What’s Your Investment Personality?

What’s Your Investment Personality?

All men should strive
to learn before they die
what they are running from, and to, and why.

~James Thurber

Have you found the investment process very frustrating? Maybe you’ve been trying to pick individual stocks, implement the recommendations of your advisor, or follow a passive strategy on your own. Any one of these investment strategies could work. Those who spend a lot of time debating which is the best one miss the more important question: Which one will work for you?

Regular readers know that I’m a fan of the movie The Princess Bride, so I can’t resist quoting one of my favourite exchanges. This one involves the characters Vizzini and Fezzik:

Vizzini: Finish him. Finish him – your way.

Fezzik: Oh, good. My way. Thank you Vezzini. Which way’s my way?

Figuring out which way is your way is a good first step to mastering the investing process.

Know Thyself

A couple of weeks ago I asked: Can a Personality Quiz Change Your Life? I suppose that depends on how well you already know yourself and grasp your underlying strengths and weaknesses. “Know thyself” was inscribed by the Ancient Greeks at Delphi, so the concept isn’t exactly revolutionary.

Still, it can be easy to underestimate the importance of self-discovery. A fundamental understanding of what makes us tick can have a real impact on our sense of well-being and success in every part of our lives. Asking someone to perform an action of which they are inherently incapable means setting them up for failure.

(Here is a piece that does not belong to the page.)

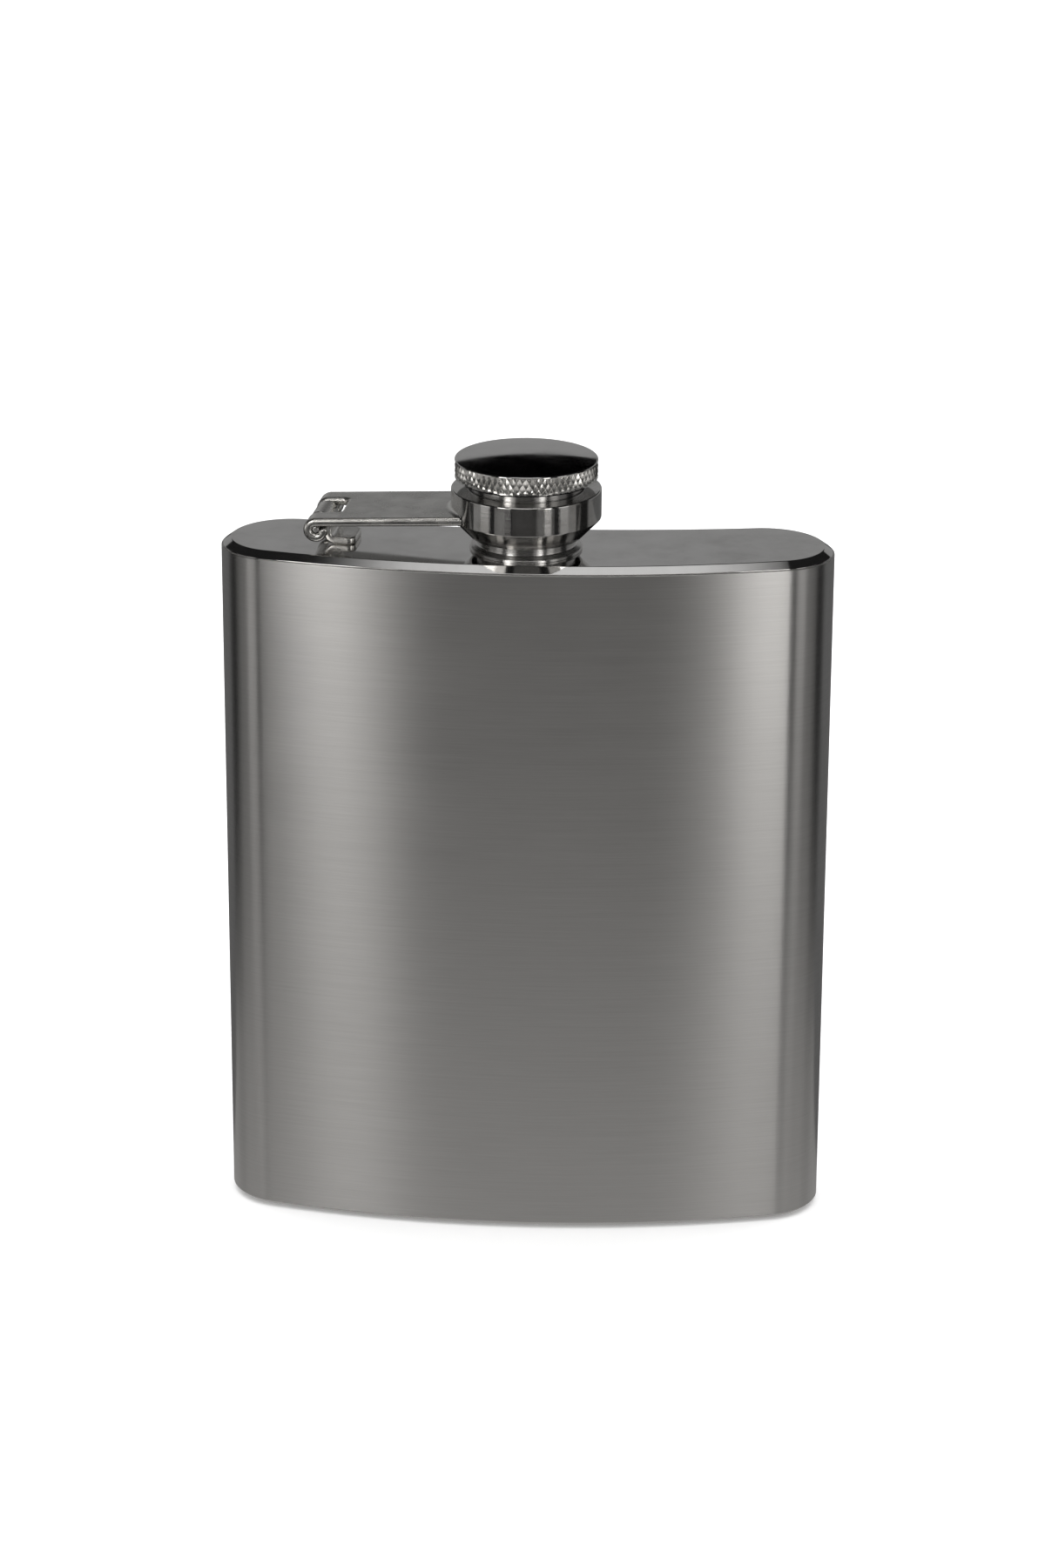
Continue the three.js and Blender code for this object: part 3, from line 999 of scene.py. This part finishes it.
def add_floor():
    """A pale floor that glows a little, so that it is as white as the room. The metal doesn't
    mirror it, because the table's cards stand in for it there."""
    half_size = 40
    mesh = bmesh.new()
    bmesh.ops.create_grid(mesh, x_segments=1, y_segments=1, size=half_size)
    floor = finish_mesh(mesh, "floor")
    nodes = Nodes("floor")
    nodes.set("Base Color", (0.93, 0.93, 0.93, 1))
    nodes.set("Roughness", 0.9)
    nodes.set("Specular IOR Level", 0)
    nodes.set("Emission Color", (1, 1, 1, 1))
    nodes.set("Emission Strength", 0.08)
    floor.data.materials.append(nodes.material)
    floor.visible_glossy = False


def direction_to(azimuth):
    """A level direction: azimuth 0 is straight in front, and positive azimuths are towards +x."""
    return Vector((math.sin(azimuth), -math.cos(azimuth), 0))


def glowing(name, level):
    """A black surface that gives off a slightly warm light."""
    nodes = Nodes(name)
    nodes.set("Base Color", (0, 0, 0, 1))
    nodes.set("Specular IOR Level", 0)
    nodes.set("Emission Color", CARD_COLOUR)
    nodes.set("Emission Strength", level)
    return nodes.material


def add_card(name, level, mesh):
    """A piece of the studio that the metal mirrors and that shows nowhere else."""
    card = finish_mesh(mesh, name)
    card.data.materials.append(glowing(name, level))
    card.visible_camera = False
    card.visible_diffuse = False
    card.visible_shadow = False
    card.visible_transmission = False


def add_ring_card(name, level, azimuths, inner, outer):
    """Part of a ring round the neck's axis. inner and outer are each (distance, height)."""
    start, end = (math.radians(azimuth) for azimuth in azimuths)
    steps = max(2, round((end - start) / CARD_STEP))
    mesh = bmesh.new()
    columns = []
    for k in range(steps + 1):
        away = direction_to(start + (end - start) * k / steps)
        edges = [away * distance + Vector((0, 0, height)) for distance, height in (inner, outer)]
        columns.append([mesh.verts.new(place) for place in edges])
    for first, second in zip(columns, columns[1:]):
        mesh.faces.new((first[0], second[0], second[1], first[1]))
    add_card(name, level, mesh)


def add_upright_cards():
    """Softboxes and fills. Each row is a name, a level, azimuths in degrees, a distance and the
    heights of the lower and upper edge."""
    cards = (
        ("left_softbox", 5.2, (-40, -29), NEAR, 0.13, 0.25),
        ("left_fill", 1.2, (-30, -20), FAR, 0, 0.3),
        ("left_strip", 1.3, (-68, -52), NEAR, 0.06, 0.13),
        ("right_softbox", 4.0, (30, 40), NEAR, 0.07, 0.15),
        ("right_upper", 1.6, (30, 40), NEAR, 0.15, 0.25),
        ("right_fill", 0.5, (20, 30), FAR, 0, 0.3),
        ("right_strip", 0.9, (52, 68), NEAR, 0.06, 0.2),
        ("middle_fill", 0.1, (-12, 12), FAR, 0, 0.3),
        ("front_top", 1.8, (-35, 35), MIDWAY, 0.5, 0.9),
        ("left_end", 0.3, (-90, -66), FAR, 0, 0.3),
        ("right_end", 0.3, (66, 90), FAR, 0, 0.3),
    )
    for name, level, azimuths, distance, low, high in cards:
        add_ring_card(name, level, azimuths, (distance, low), (distance, high))


def add_table_cards():
    """The lit table as the metal mirrors it. Each row is a name, a level, azimuths in degrees and
    the distances of the inner and outer edge. Each card lies a little lower than the one before it,
    so that no two are in the same plane."""
    cards = (
        ("table_near", 0.36, (-110, 110), 0, 0.15),
        ("table_glow", 0.9, (-40, 40), 0.06, 0.1),
        ("table_middle", 0.055, (-18, 18), 0.3, 0.5),
        ("table_left", 0.19, (-46, -30), 0.3, 0.5),
        ("table_right", 0.12, (18, 46), 0.3, 0.5),
        ("table_far_left", 0.26, (-84, -56), 0.3, 0.5),
        ("table_far_right", 0.24, (56, 84), 0.3, 0.5),
    )
    drop = 0.2 * MM
    for i, (name, level, azimuths, inner, outer) in enumerate(cards):
        height = -drop * (i + 1)
        add_ring_card(name, level, azimuths, (inner, height), (outer, height))


def add_overhead_light():
    data = bpy.data.lights.new("overhead", "AREA")
    data.size = 3
    data.energy = 30
    light = bpy.data.objects.new("overhead", data)
    bpy.context.scene.collection.objects.link(light)
    light.location = (0, 0, 1.7)
    light.visible_camera = False
    light.visible_glossy = False


def add_flag():
    """A black disc behind the flask, which darkens the middle of what the lid mirrors."""
    radius = 0.06
    place = Vector((0, 0.15, 0.2265))
    mesh = bmesh.new()
    bmesh.ops.create_circle(mesh, cap_ends=True, segments=64, radius=radius)
    upright = Matrix.Rotation(math.pi / 2, 4, "X")
    bmesh.ops.transform(mesh, matrix=Matrix.Translation(place) @ upright, verts=mesh.verts)
    add_card("flag", 0, mesh)


def add_studio():
    """The room as the metal sees it: dark in front, a grey backdrop behind that ends in the dark at
    backdrop_top, and a pale ceiling above ceiling_edge, both in degrees above the horizon. Seen
    directly the room is plain white."""
    backdrop_top = 19.1
    backdrop_level = 0.28
    backdrop_sides = (0.3, 0.42)  # how far back a direction points where the backdrop fades in
    table_edge = -6  # below the horizon the backdrop fades to the table's level by this angle
    table_level = 0.1
    ceiling_edge = 78
    ceiling_level = 0.75
    dark_level = 0.012
    world = bpy.data.worlds.new("studio")
    bpy.context.scene.world = world
    world.use_nodes = True
    tree = world.node_tree
    background = tree.nodes["Background"]
    direction = tree.nodes.new("ShaderNodeTexCoord").outputs["Generated"]
    split = tree.nodes.new("ShaderNodeSeparateXYZ")
    tree.links.new(direction, split.inputs[0])

    def step(output, low, high, start, end):
        node = tree.nodes.new("ShaderNodeMapRange")
        node.interpolation_type = "SMOOTHSTEP"
        tree.links.new(split.outputs[output], node.inputs["Value"])
        for name, value in zip(("From Min", "From Max", "To Min", "To Max"), (low, high, start, end)):
            node.inputs[name].default_value = value
        return node.outputs["Result"]

    def combined(operation, first, second):
        node = tree.nodes.new("ShaderNodeMath")
        node.operation = operation
        tree.links.new(first, node.inputs[0])
        tree.links.new(second, node.inputs[1])
        return node.outputs[0]

    def sine(degrees):
        return math.sin(math.radians(degrees))

    low_down = step("Z", sine(backdrop_top - 0.4), sine(backdrop_top + 0.4), 1, 0)
    grey = step("Z", sine(table_edge), 0, table_level, backdrop_level)
    behind = step("Y", *backdrop_sides, 0, 1)
    backdrop = combined("MULTIPLY", combined("MULTIPLY", low_down, grey), behind)
    ceiling = step("Z", sine(ceiling_edge - 5), sine(ceiling_edge + 5), dark_level, ceiling_level)
    level = combined("ADD", backdrop, ceiling)
    path = tree.nodes.new("ShaderNodeLightPath")
    mirrored = combined("MULTIPLY", level, path.outputs["Is Glossy Ray"])
    direct = tree.nodes.new("ShaderNodeMath")
    direct.operation = "SUBTRACT"
    direct.inputs[0].default_value = 1
    tree.links.new(path.outputs["Is Glossy Ray"], direct.inputs[1])
    seen = combined("ADD", mirrored, direct.outputs[0])
    tree.links.new(seen, background.inputs["Color"])


bpy.context.scene.view_settings.view_transform = "Standard"
add_camera()
build_flask()
add_floor()
add_upright_cards()
add_table_cards()
add_overhead_light()
add_flag()
add_studio()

Likewise, telling a risk averse investor how to play the hottest penny stocks probably won’t help any more than advising someone with a much higher risk tolerance to set their asset allocation at 50% stocks and 50% bonds and forget about it. Investing is like any other activity in life: we need to figure out how to make it work for us.

7 Investment Questions

In a recent study, researchers asked people who had validated their MBTI personality type the following series of questions about investing and risk tolerance in an effort to see if there were any discernible patterns:

1. Which would you prefer for your investment portfolio:

a) To reduce risk and sacrifice return
b) To increase return taking more risk

2. How would you prefer to invest?

a) Through a mutual fund
b) In stocks directly
c) Through a financial advisor

3. Rank your interest in financial/investment issues:

(2 Cents: I’m assuming there was some type of 5-point scale from “Not Interested” to “Very Interested” involved here.)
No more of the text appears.